**Your goal**
Output every line below exactly.

******

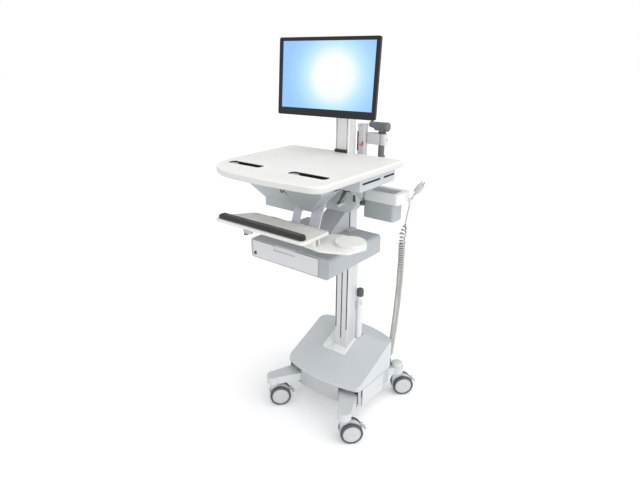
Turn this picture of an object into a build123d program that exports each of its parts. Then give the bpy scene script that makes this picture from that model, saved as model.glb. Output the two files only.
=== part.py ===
"""Height-adjustable medication cart with a display, keyboard tray, drawer and storage bin.

Millimetres. X runs to the right, Y to the back and Z up; the cart's front faces -Y.
Everything is modelled about the column: x = 0 is the column's middle, y = 0 lies between
the front and rear casters and z = 0 is the floor. Each part is moved as it is written, so that the row's
origin is the floor point under the middle of the cart's outer box.
"""

from build123d import *
from math import atan2, cos, degrees, pi, radians, sin, sqrt, tan
import os

# ------------------------------------------------------------------ driving dimensions
ORIGIN_X = 31.8            # middle of the outer box, left to right
ORIGIN_Y = -121.2          # middle of the outer box, front to back

# casters
WHEEL_R = 50.0             # 100 mm twin-wheel casters
TYRE_WIDTH = 18.0
TYRE_GAP = 13.0            # from the caster's middle plane to each tyre
HUB_R = 39.9
AXLE_R = 5.0
FENDER_R = 48.0            # the fender stands between the two tyres
FENDER_HALF = 12.0
TRAIL = 30.0               # from the stem to the axle
CASTER_TURN = 46.0         # degrees each caster is turned at rest
PEDAL_REACH = 55.0         # from the axle to the brake pedal's pin
PEDAL_ANGLE = 27.0
PEDAL_DROOP = 48.0
PEDAL_PIN_R = 3.5
PEDAL_EYE_R = 6.5
PEDAL_LUG_HALF = 5.8       # half the width of the housing's lug between the pedal's eyes
STEM_X = 205.0
STEM_Y = {-1: 226.0, 1: 218.0}     # front and rear, from y = 0
STEM_R = 8.0
STEM_TOP = 140.0
BOSS_R = 31.0              # rounded end of each leg
LEG_ROOT = (88.0, 188.0)   # the two sides of a leg where it leaves the chassis
LEG_BOTTOM = 118.0
CASTER_CLEAR = 114.0       # the casters swivel freely below this height
LEG_TOP = 156.0
LEG_RECESS = 22.0          # open height over each leg in the skirt
RUNNING = 0.05             # radial clearance of a running fit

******

**Answer below**
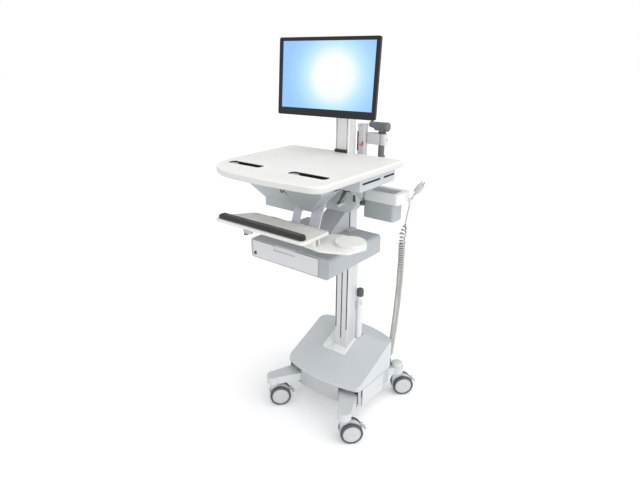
Turn this picture of an object into a build123d program that exports each of its parts. Then give the bpy scene script that makes this picture from that model, saved as model.glb. Output the two files only.
=== part.py ===
"""Height-adjustable medication cart with a display, keyboard tray, drawer and storage bin.

Millimetres. X runs to the right, Y to the back and Z up; the cart's front faces -Y.
Everything is modelled about the column: x = 0 is the column's middle, y = 0 lies between
the front and rear casters and z = 0 is the floor. Each part is moved as it is written, so that the row's
origin is the floor point under the middle of the cart's outer box.
"""

from build123d import *
from math import atan2, cos, degrees, pi, radians, sin, sqrt, tan
import os

# ------------------------------------------------------------------ driving dimensions
ORIGIN_X = 31.8            # middle of the outer box, left to right
ORIGIN_Y = -121.2          # middle of the outer box, front to back

# casters
WHEEL_R = 50.0             # 100 mm twin-wheel casters
TYRE_WIDTH = 18.0
TYRE_GAP = 13.0            # from the caster's middle plane to each tyre
HUB_R = 39.9
AXLE_R = 5.0
FENDER_R = 48.0            # the fender stands between the two tyres
FENDER_HALF = 12.0
TRAIL = 30.0               # from the stem to the axle
CASTER_TURN = 46.0         # degrees each caster is turned at rest
PEDAL_REACH = 55.0         # from the axle to the brake pedal's pin
PEDAL_ANGLE = 27.0
PEDAL_DROOP = 48.0
PEDAL_PIN_R = 3.5
PEDAL_EYE_R = 6.5
PEDAL_LUG_HALF = 5.8       # half the width of the housing's lug between the pedal's eyes
STEM_X = 205.0
STEM_Y = {-1: 226.0, 1: 218.0}     # front and rear, from y = 0
STEM_R = 8.0
STEM_TOP = 140.0
BOSS_R = 31.0              # rounded end of each leg
LEG_ROOT = (88.0, 188.0)   # the two sides of a leg where it leaves the chassis
LEG_BOTTOM = 118.0
CASTER_CLEAR = 114.0       # the casters swivel freely below this height
LEG_TOP = 156.0
LEG_RECESS = 22.0          # open height over each leg in the skirt
RUNNING = 0.05             # radial clearance of a running fit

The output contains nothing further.